Saturday, May 6, 2017

The Iranian Horn Is About To Rear Its Ugly Head (Daniel 8:4)

Pentagon: North Korea is Sharing Nuclear Tech With Iran

May 05, 2017
Pentagon: North Korea is Sharing Nuclear Tech With Iran
Iran’s President Hassan Rouhani gestures during a ceremony celebrating International Workers’ Day, in Tehran, Iran, May 1, 2017. via REUTERS
Pentagon officials believe North Korea is helping Iran develop nuclear missile technology
(VERO BEACH, FL) According to U.S. defense officials Tehran’s recent failed attempt to launch a Jask-2 cruise missile from an underwater “midget” submarine stems from a continuing exchange of military technology between North Korea and Iran.
Regarding the Yono-class submarine Iran used for their failed launch, pentagon officials told Fox News that the vessel was based on the same design as the sub North Korea utilized in the sinking of the a South Korean warship, ROKS Cheonan, in 2010.
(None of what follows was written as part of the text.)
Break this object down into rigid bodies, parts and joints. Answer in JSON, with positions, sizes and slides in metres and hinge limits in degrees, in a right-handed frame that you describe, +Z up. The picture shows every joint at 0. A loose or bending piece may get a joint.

Jeffrey Lewis, a missile proliferation expert at the Middlebury Institute of International Studies at Monterey, claims Iran has also been copying the designs of North Korean ballistic missiles.
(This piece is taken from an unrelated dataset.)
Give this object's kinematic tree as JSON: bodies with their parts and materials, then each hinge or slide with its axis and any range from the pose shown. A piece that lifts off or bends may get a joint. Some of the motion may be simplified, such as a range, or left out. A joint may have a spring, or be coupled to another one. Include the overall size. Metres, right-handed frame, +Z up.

“The very first missiles we saw in Iran were simply copies of North Korean missiles,” Lewis told Fox. “Over the years, we’ve seen photographs of North Korean and Iranian officials in each other’s countries, and we’ve seen all kinds of common hardware.”
“In the past, we would see things in North Korea and they would show up in Iran,” Lewis continued. “In some recent years, we’ve seen some small things appear in Iran first and then show up in North Korea and so that raises the question of whether trade — which started off as North Korea to Iran — has started to reverse.”
Pentagon officials believe these trades include North Korea’s Musudan and Taepodong ballistic missiles, which are “almost identical” to the design of Iran’s Shahab missile.
In July 2016, two days before the anniversary of Obama’s nuclear agreement between Iran and the West, Tehran attempted to launch a version of North Korea’s BM-25 Musudan ballistic missile, according to multiple intelligence officials.
The Musudan ballistic missile has a maximum range of approximately 2,500 miles, potentially placing U.S. assets as far away as Alaska and Iraq in the weapons cross hairs.
“The extent of North Korea’s involvement in the failed launch was never clear, apart from North Korea sharing their technology,” officials told Fox.